LEADERSHIP IS NOT THE PROBLEM

October 26, 2010 | By | Filed Under Features / Columnists, Peeping Tom 

The PNCR is in such utter confusion that it is doubtful whether it can, in the short period available, provide a credible challenge to the ruling party in the next general and regional elections.
Here is the PNCR having seen a significant decline in its showing at the last elections, spending a great deal of its energies in deciding on a mechanism for the party’s presidential candidate rather than attempting to make up the ground that it lost during the last elections and concentrating its energies on expanding the party’s support base.
Do the supporters of the PNCR really believe that electing a new presidential candidate is going to improve its showing in the next elections? If the problem with support is the candidate then why does not it then change its leader instead of having a situation whereby the party has one person as its leader and another as its presidential candidate.
Do the supporters really believe that its leadership is the problem? Do they really believe that a fresh face will allow the party to do better in elections?
Why spend all this time and energy trying to find a presidential candidate when the party is not addressing just why it did poorly in the last elections when it lost close to eight percentage points? In elections when a party loses by more than 10%, the winner is considered to have won by a landslide.
How does the PNCR expect that by simply putting up a new presidential candidate to reverse that showing without any serious legwork being done between the last elections and now?
What is happening within the PNCR is what happened after the 1992 elections. Defeat has been hard to bear and instead of addressing the need to change the direction of the party and reach out to other constituencies, many supporters of the party decided to make the leadership scapegoats. Desmond Hoyte suffered because of this. He was even called Peter Sellers, and accused of selling out the PNCR by agreeing to free and fair elections.
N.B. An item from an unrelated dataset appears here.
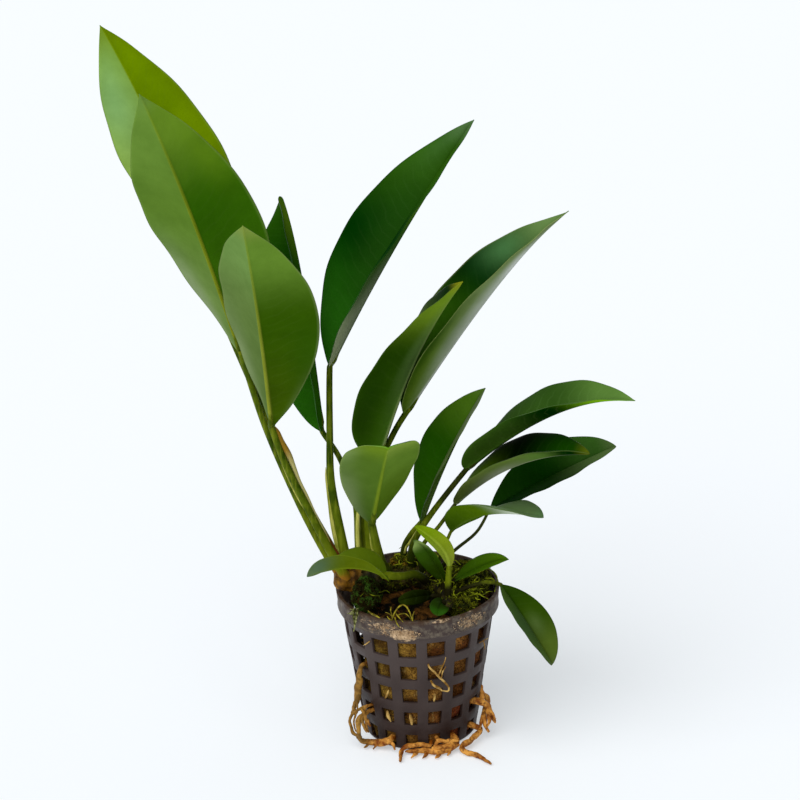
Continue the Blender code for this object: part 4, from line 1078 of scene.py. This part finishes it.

After the loss in 1997 and 2001, instead of addressing the central issue as to whether the PNCR could win an election and what it needed to do, instead of addressing how the actions of political protests had permanently hurt that party, again there was pressure brought on the leader by suggestions that Hoyte should step down.
At the very time when the leadership of the party needed to be supported in the rebuilding process, what we had was the leadership being undermined.
Two serious developments undermined Hoyte. The first was that extremists began to lead the party faithful in the wrong direction and the party found itself in a dilemma. If it openly criticized these extremists, it would lead to divisions. On the other hand allowing the extremists to take root placed pressure on the leadership to act in a way that was destructive to the best interests of the party.
The PNCR lost the middle class because the party found itself having to deal with this dilemma.
This is why all this talk about a presidential candidate is not going to address the real problems of the PNCR. The PNCR does not have a leadership problem. Burnham knew what he was doing when he mentored the present leader of the party. He knew talent when he saw it.
At least give Burnham some credit in that area. He also knew what he was doing when he made Desmond Hoyte Prime Minister.
The problem with the PNCR is not leadership. But if the supporters feel this is the problem then why not change the leadership, why concentrate on a presidential candidate and not on a new leader?
Whoever the PNCR chooses at its next presidential candidate is going to become another fall person. There is no way that the PNCR is going to win any elections in this country next year. The PNCR is up against not just a strong powerful ruling party but up against a new oligarch class that is stinking rich and will pour so much money behind the PPP that no party has a chance, not even a coalition of opposition parties.
Instead, therefore, of wasting its energies behind selecting a new leader, the PNCR should recognize that it has a leader who should be supported in rebuilding and expanding the party’s base if not for next year then for 2016.